Later, he adds, “Jesus CAN therefore be seen as a prophet of post-Christianity… the transition from Christianity to post-Christianity is part of the transition from modernism to post-modernism, which … is indeed occurring at the End of history, for it brings to an end a certain conception of what history is.” (Pg. 25) He goes on, “post-Christianity is still a Christianity… in about 1980, ecclesiastical Christianity tipped over into post-Christianity in just the same way as modernism had already tipped over into post-Modernism.” (Pg. 27)

He outlines, “this book contains two little treatises, one on metaphysics or general philosophy, and another (very short) one on active and contemplative religion. A treatise on metaphysics, because after the collapse of tradition we have to rethink everything if we are to find a style of religious thinking that makes sense. And in any case, both in the East and in the West the history of philosophy and the history of religious thought were always intertwined. So it is that today a transition from Philosophy to post-philosophy is taking place in parallel with the transition from ‘organized’ ecclesiastical Christianity to post-Christianity. Nobody has yet explained the affinity between the two transitions, and this now needs to be done.” (Pg. 33-34)

He suggests, “the Age of the Church, the age of objectified religious system, was always like to be rather short. The old, overwhelmingly powerful and immediate God of the prophets had already faded long before the rise of what was eventually to be called ‘Christianity’…. So we need to escape: and it is especially important to escape from today’s worsening religious tribalism and ethnocentrism. We need to claim religious freedom in our new only-human world. So what follows is … going to seem austere, no doubt, because there is so much rubbish that has to be thrown out. I’m still chasing my insane fifteen-year ambition---to write the first not-untruthful Western religious book.” (Pg. 38-39)

He asserts, “On our radically-immanent account, the world is all on one level. There is nothing off the page, nothing between the lines, and nothing behind the scenes. There is only the flux of language-formed events, the dance of appearances. What appears is what there is. There’s nothing else, nothing forbidden and nothing ‘mysterious.’ It’s all as perspicuous as these sentences. In its flux, the world gives itself as completely to you as you are given to it.” (Pg. 55) Later, he adds, “The world, our human world, becomes real in and through our own expressive-emotive-symbolic response to it and writing of it… But the human being need not be left just twitching in pain. There is now a second movement to be made in order to complete the cycle. It is the movement of redemption, to be called ‘ecstatic immanence.’” (Pg. 80)

He acknowledges, “When in the mid-eighties I was asked to attempt a spiritual autobiography, I could find no moral standpoint around which I could unify my life. I have changed too much and---mercifully---have forgotten too much. I’m lost in the flux, a string of selves. There’s my-life-in-the-living here and now, but there is no my-Life in the sense of a coherent completed whole taking shape.” (Pg. 90)

He notes, “To be the Creator, or the space in which everything is produced, the Sacred must include a touch of darkness, otherness, ambivalence and perversity---as the God of the Hebrew Bible does, thank God!” (Pg. 101) He goes on, “There is no ‘objective’ value.

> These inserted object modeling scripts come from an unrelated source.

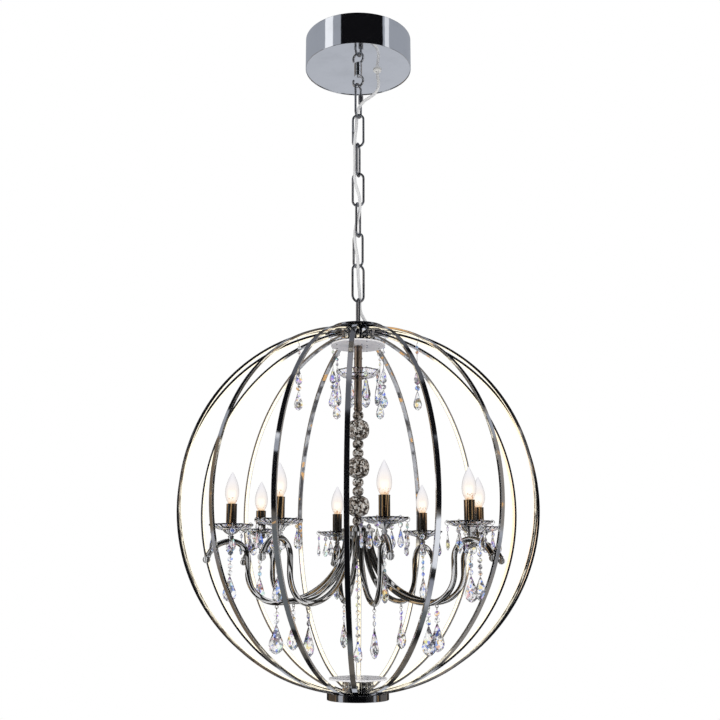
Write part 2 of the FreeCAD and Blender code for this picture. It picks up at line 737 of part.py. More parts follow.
def bottom_hub():
    """White plate, and below it the spool, the ring that the bands run over and a small end piece."""
    edge = "Sizes.hub_plate_radius"
    plate = turned("bottom_plate", [
        ("0", "0"), (edge + " - 1", "0"), (edge, "-1"), (edge, "-Sizes.hub_plate_thickness"),
        ("0", "-Sizes.hub_plate_thickness")])
    keep(plate, "bottom_plate", at(orb_level(bottom_plate_level())))
    rim = "-(sqrt(Sizes.orb_radius^2 - (Sizes.ring_radius - Sizes.ring_wall)^2) + Sizes.ring_gap)"
    top = rim + " + Sizes.bottom_spool"
    foot = rim + " - Sizes.ring_height"
    hub = turned("bottom_hub", [
        ("0", top), ("Sizes.bottom_neck_radius", top),
        ("Sizes.bottom_neck_radius", foot + " + Sizes.ring_floor"),
        ("Sizes.ring_radius - Sizes.ring_wall", foot + " + Sizes.ring_floor"),
        ("Sizes.ring_radius - Sizes.ring_wall", rim), ("Sizes.ring_radius", rim), ("Sizes.ring_radius", foot),
        ("Sizes.finial_radius", foot), ("Sizes.finial_radius", foot + " - Sizes.finial_height / 2"),
        ("Sizes.finial_radius / 2", foot + " - Sizes.finial_height"), ("0", foot + " - Sizes.finial_height")])
    keep(hub, "bottom_hub", at(orb_level(0)))


# Column

def column():
    top = hub_plate_level() - size("hub_plate_thickness")
    seat, end = upper_dish_level(), tube_end()
    tube, rod, disc = size("tube_radius"), size("rod_radius"), size("seat_radius")
    foot = hub_bottom() + size("arm_hub_height") * 0.3
    thickness = size("seat_thickness")
    shape = spun([(0, top), (tube, top), (tube, seat), (disc, seat), (disc, seat - thickness * 0.5),
                  (tube, seat - thickness), (tube, end), (rod, end), (rod, foot), (0, foot)])
    feature("column_tube", shape, at(orb_level(0)))


def cut_ball(radius, height, bore, sides=10):
    """A faceted crystal ball on the column: stacked rings of flat facets, with a bore."""
    steps = ((0.0, 0.42), (0.2, 0.84), (0.42, 1.0), (0.58, 1.0), (0.8, 0.84), (1.0, 0.42))
    rings = []
    for share, width in steps:
        corners = [Vector(radius * width * math.cos(2 * math.pi * i / sides),
                          radius * width * math.sin(2 * math.pi * i / sides), height * share)
                   for i in range(sides)]
        rings.append(Part.makePolygon(corners + corners[:1]))
    ball = Part.makeLoft(rings, True, True)
    return ball.cut(Part.makeCylinder(bore, height))


def column_crystals():
    """Three large balls, each between small ones, threaded on the rod."""
    bore = size("rod_radius") + size("rod_fit")
    small = cut_ball(size("small_ball_radius"), size("small_ball_height"), bore)
    large = cut_ball(size("big_ball_radius"), size("big_ball_height"), bore)
    level = tube_end()
    balls = []
    for kind in "sBssBssBs":
        height = size("small_ball_height") if kind == "s" else size("big_ball_height")
        level -= height
        ball = (small if kind == "s" else large).copy()
        ball.translate(Vector(0, 0, level))
        balls.append(ball)
    feature("column_crystals", Part.makeCompound(balls), at(orb_level(0)))


def scalloped(radius, lobes, height, bulge):
    """A flat outline of outward arcs, made solid. The first lobe points along X."""
    edges = []
    for i in range(lobes):
        angles = [2 * math.pi * (i + share) / lobes for share in (-0.5, 0, 0.5)]
        spots = [Vector(reach * math.cos(angle), reach * math.sin(angle), 0)
                 for reach, angle in zip((radius, radius + bulge, radius), angles)]
        edges.append(Part.Arc(*spots).toShape())
    return Part.Face(Part.Wire(edges)).extrude(Vector(0, 0, height))


def rim_ring_centre(radius, depth):
    """Radius and height of the middle of a ring that goes round a dish's rim and through its hole."""
    return radius + size("dish_bulge") - size("rim_ring_inset"), depth - size("rim_ring_drop")


def crystal_dish(radius, depth, bore, drops):
    """A shallow cut-glass bowl with a scalloped rim, a hole in its floor and one for each drop's ring."""
    glass, bulge, floor = size("dish_glass"), size("dish_bulge"), size("dish_floor_radius")
    flare, knee = size("dish_flare"), size("dish_knee")
    edge = radius + bulge
    bowl = spun([(bore, 0), (floor, 0), (edge - flare, knee), (edge, depth - glass * 0.6), (edge, depth),
                 (edge - flare - glass * 0.4, knee + glass * 0.8), (floor, glass), (bore, glass)])
    bowl = bowl.common(scalloped(radius, count("dish_lobes"), depth, bulge))
    reach = rim_ring_centre(radius, depth)[0] - size("rim_ring_radius") + size("wire_radius")
    hole = Part.makeCylinder(size("rim_hole_radius"), depth, Vector(reach, 0, 0))
    holes = []
    for i in range(drops):
        cut = hole.copy()
        cut.rotate(Vector(0, 0, 0), Vector(0, 0, 1), 360.0 / drops * (i + 0.5))
        holes.append(cut)
    return bowl.cut(holes)


def upper_dish():
    shape = crystal_dish(size("upper_dish_radius"), size("upper_dish_depth"),
                         size("tube_radius") + size("rod_fit"), count("upper_drop_count"))
    feature("upper_dish", shape, at(orb_level(upper_dish_level())))


# Arms and candles

def arm_hub():
    """Round hub that the arms plug into from below, with a stem for the middle pendant."""
    radius, height = size("arm_hub_radius"), size("arm_hub_height")
    stem, reach = size("hub_stem_radius"), size("hub_stem_length")
    bottom = hub_bottom()
    body = spun([(0, bottom + height), (radius * 0.55, bottom + height), (radius, bottom + height * 0.45),
                 (radius, bottom), (stem * 1.8, bottom), (stem, bottom - reach * 0.3),
                 (stem, bottom - reach * 0.7), (stem * 1.5, bottom - reach * 0.85),
                 (stem * 0.6, bottom - reach), (0, bottom - reach)])
    bore = size("rod_radius") + size("rod_fit")
    body = body.cut(Part.makeCylinder(bore, height, Vector(0, 0, bottom + height * 0.3)))
    eye = small_eye()
    eye.translate(Vector(0, 0, bottom - reach))
    feature("arm_hub", body.fuse(eye), at(orb_level(0)))


def small_eye():
    """A small ring in the XZ plane, let into the surface above it, which is at z 0."""
    ring = Part.makeTorus(size("eye_radius"), size("eye_wire"), Vector(0, 0, 0), Vector(0, 1, 0))
    ring.translate(Vector(0, 0, size("eye_wire") / 2 - size("eye_radius")))
    return ring


def eye_pivot():
    """From the surface above a small eye down to the middle of its lowest wire."""
    return 2 * size("eye_radius") - size("eye_wire") / 2


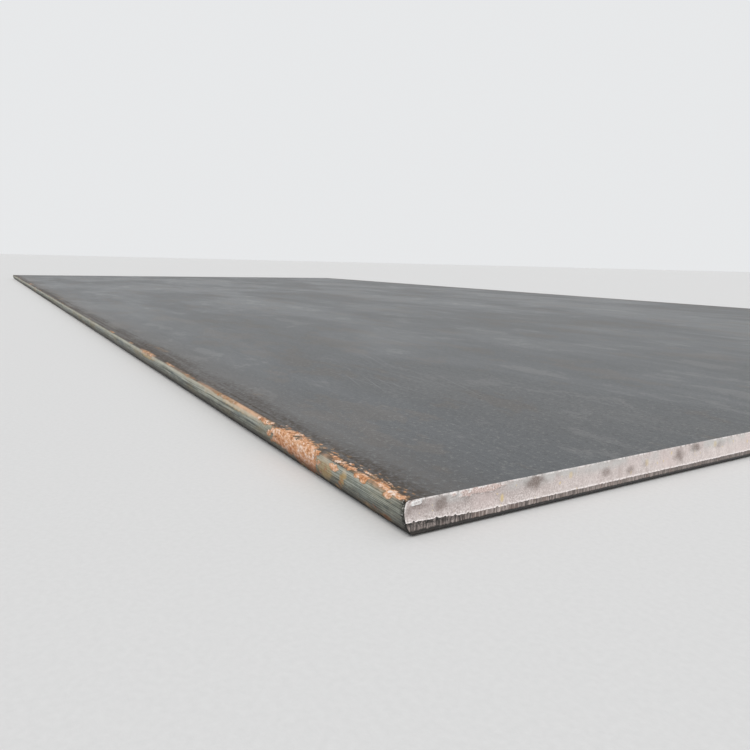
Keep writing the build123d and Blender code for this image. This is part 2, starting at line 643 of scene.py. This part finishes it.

WE make values: they are socially established… In the way they depend upon an ever-shifting social consensus, values are very close to meanings… We are valuing human beings because we are living beings, and a living being has an interest in life… we must recognize that when we affirm life we commit ourselves to affirming it as it is and in its ambivalence.” (Pg. 105)

He summarizes, “I have tried to develop an anti-realist vision of the world and the self, as a solution to the problems left by the demise of traditional realistic religious belief and philosophical thinking. The state of religious and intellectual decay and confusion into which we are now falling is so extreme that I have also wanted to argue that the only tolerably rational world-view-option left to us now is thoroughgoing naturalism. So I have attempted something rather way-out---a negotiated settlement between antirealist philosophy and the scientific world-narrative, to show that non-realism does not have to be anti-scientific.” (Pg. 111)

This book will be of interest to those studying contemporary/progressive/Radical Christianity.